In the middle of 2022, a similar house would cost about $2.4 million, based on the Zillow estimate for the “Home Alone” house. A home of that value would be affordable to a household with income of $730,000, which would be in the top 1% of Chicago-area households, the economists said.
How are they so rich?
“Home Alone” never explains what the parents do for work.
On the internet, where this question regularly pops up, some people have suggested Kate McCallister is a fashion designer, because the house has several mannequins inside, which later feature in one of Kevin’s attempts to trick the burglars into thinking he is not, in fact, home alone.
Todd Strasser, who wrote the official novelizations of “Home Alone” and two of its sequels, said in an interview that he was not closely supervised by the filmmakers. The guidance, he said, was essentially: “Here’s the script; do whatever you want.”
So in the book, he made Kevin’s mom a fashion designer, because of the mannequins, and Kevin’s dad a businessman, because it was “a safe bet,” he said.
He said it never occurred to him to explain in detail how the McCallisters had come by their money; he thought they were “upper middle class” but not “super rich.”
The family has other trappings of significant-but-not-stratospheric wealth: They wear nice clothes and hire multiple vans to take them to the airport, yes, but when Kate is trying to bribe an elderly couple to give up their tickets from Paris so she can get home, she offers jewelry and cash, but hints that her Rolex might be fake.
“I don’t know how much the McCallisters made, but it sure did a lot for my bank account,” Strasser said.
One fan theory posits that Peter McCallister is involved with organized crime. Under this theory, the McCallister home was specifically targeted as some sort of vendetta, and Kevin’s brutal violence against the burglars is the product of an upbringing exposed to criminal activity.
The Times could not rule out this theory.
Uncle Rob paid for the flights.
A commonly cited data point on the family’s wealth is their Christmas trip to Paris.
Flying 15 people to Paris is expensive, especially with the four adults flying first class, but Kevin’s parents don’t pay for the airplane tickets. Early in the film, Kate McCallister tells a police officer — who is actually Harry in disguise — that her husband’s brother paid for the flights.
That brother is Uncle Rob. He is a minor figure in the first film, but the few mentions he does get suggest that he is loaded. He pays for the tickets, and he has an apartment in Paris that has a clear view of the Eiffel Tower and can somehow house 15 of his family members. (The film’s sequel, “Home Alone 2: Lost in New York,” further suggests that Uncle Rob is wealthy, but this analysis is based only on the first film.)
A third brother, Uncle Frank (the mean one), lives in Ohio and travels with the family from Illinois to Paris. We do not learn anything about his income, but we do know he is cheap. At his brother’s house in Illinois, he avoids paying the $122.50 pizza bill. On the plane, dining in first class, he tells his wife to slip the crystal salt and pepper shakers in her purse.
This behavior could suggest that he is wealthy.
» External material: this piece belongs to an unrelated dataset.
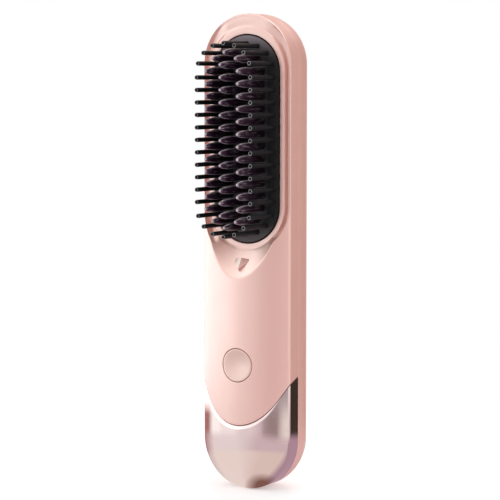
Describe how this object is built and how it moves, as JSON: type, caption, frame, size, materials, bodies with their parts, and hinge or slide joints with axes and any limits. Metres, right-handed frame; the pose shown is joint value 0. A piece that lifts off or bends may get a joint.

Shoplifting was “significantly more common” among people with family incomes over $70,000, according to a 2008 article published in the American Journal of Psychiatry.
Uncle Frank is also a typical adult character in the world of John Hughes, who wrote and produced “Home Alone,” said Robert Bulman, a sociology professor at Saint Mary’s College of California who studies the representation of teens and high schools in film.
He said that a common mark of a Hughes film is dramatic tension fueled by conflict between young people and adults, which almost always resolves in favor of the younger person.
He noted that in Hughes’ teen films — including “The Breakfast Club,” and “Pretty in Pink” — class tensions are also often prominent and drive the story forward.
“His stories usually favor the perspective of the working-class kid or the poor kid who is trying to gain access to a wealthier peer group, for instance,” Bulman said. “But in ‘Home Alone,’ it’s unmistakably a victory for Kevin as a child, but also Kevin as a rich kid defending his impressive fortress.”
The movie is not about the money.
Eve Cauley, the set decorator for “Home Alone,” was responsible for decor such as the furniture and wallpaper inside of the McCallister home, which was filmed on built sets in a local high school.
She said in an email that the home was not expensively furnished but had a deliberately “stately, upscale look.”
When the film was made, navy blue and dusty pink were popular interior design colors, Cauley said. But she was inspired by Norman Rockwell paintings and antique Christmas cards to use saturated reds, greens and golds in the family home.
Hughes told her that he wanted the house to have a “timeless look,” she said. “He told me he likes his films to look a bit nicer and cleaner than reality, since his purpose in making movies is to entertain the audience and uplift them,” she said.
Cauley also had some advice for people looking for an answer about the family’s income.
“To me, with respect, fans who argue about the parents’ income, or house cost, should, instead, simply enjoy the movie,” she said.
“After all, John Hughes and director Christopher Columbus created this heartwarming and comic film as entertainment for the audience, to uplift spirits for the holidays. It did, and still does, lift spirits.”